* BEGIN Stored data *

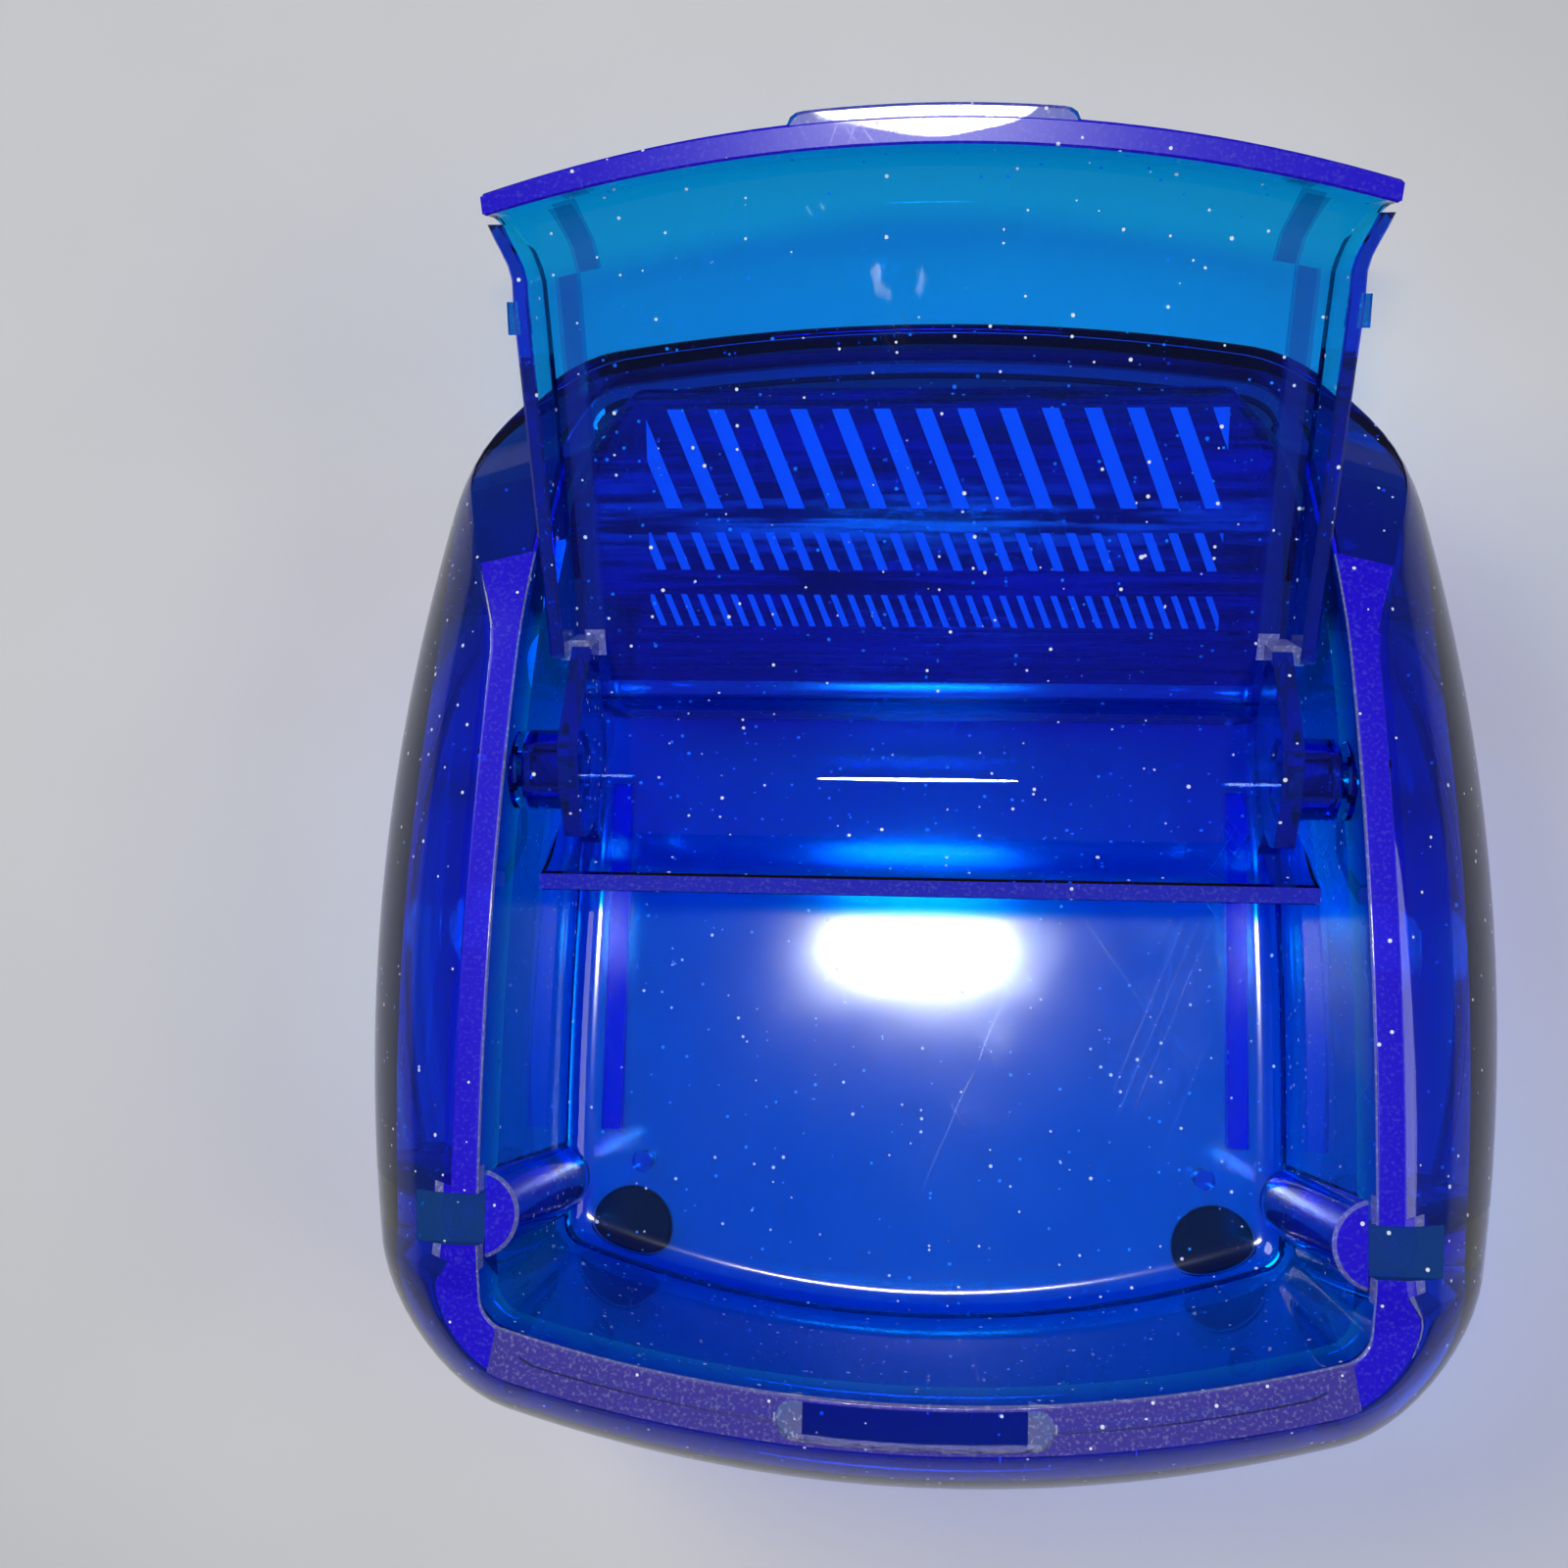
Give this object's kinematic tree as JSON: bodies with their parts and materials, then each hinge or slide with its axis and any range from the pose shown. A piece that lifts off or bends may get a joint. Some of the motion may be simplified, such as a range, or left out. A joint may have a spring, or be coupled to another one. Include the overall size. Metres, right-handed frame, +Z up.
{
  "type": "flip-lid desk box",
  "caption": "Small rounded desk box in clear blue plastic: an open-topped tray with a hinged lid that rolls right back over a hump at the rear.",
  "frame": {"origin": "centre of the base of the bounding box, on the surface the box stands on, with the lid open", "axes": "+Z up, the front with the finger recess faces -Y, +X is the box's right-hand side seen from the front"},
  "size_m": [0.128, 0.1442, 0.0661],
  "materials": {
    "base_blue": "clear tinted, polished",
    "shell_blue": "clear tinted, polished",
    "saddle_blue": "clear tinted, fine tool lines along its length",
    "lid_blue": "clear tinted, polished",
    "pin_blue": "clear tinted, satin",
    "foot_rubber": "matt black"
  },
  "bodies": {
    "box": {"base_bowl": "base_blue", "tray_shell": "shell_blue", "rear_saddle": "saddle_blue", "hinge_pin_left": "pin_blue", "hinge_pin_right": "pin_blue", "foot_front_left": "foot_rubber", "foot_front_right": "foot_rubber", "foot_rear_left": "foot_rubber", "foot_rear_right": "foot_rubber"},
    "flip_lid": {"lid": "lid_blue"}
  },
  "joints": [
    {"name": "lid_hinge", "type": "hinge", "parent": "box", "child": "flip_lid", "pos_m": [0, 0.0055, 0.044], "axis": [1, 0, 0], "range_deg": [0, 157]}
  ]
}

* END Stored data *

_Problem description:_
Count the lines of the data that include the string "from", and give only that number.

_Completed exercise:_
2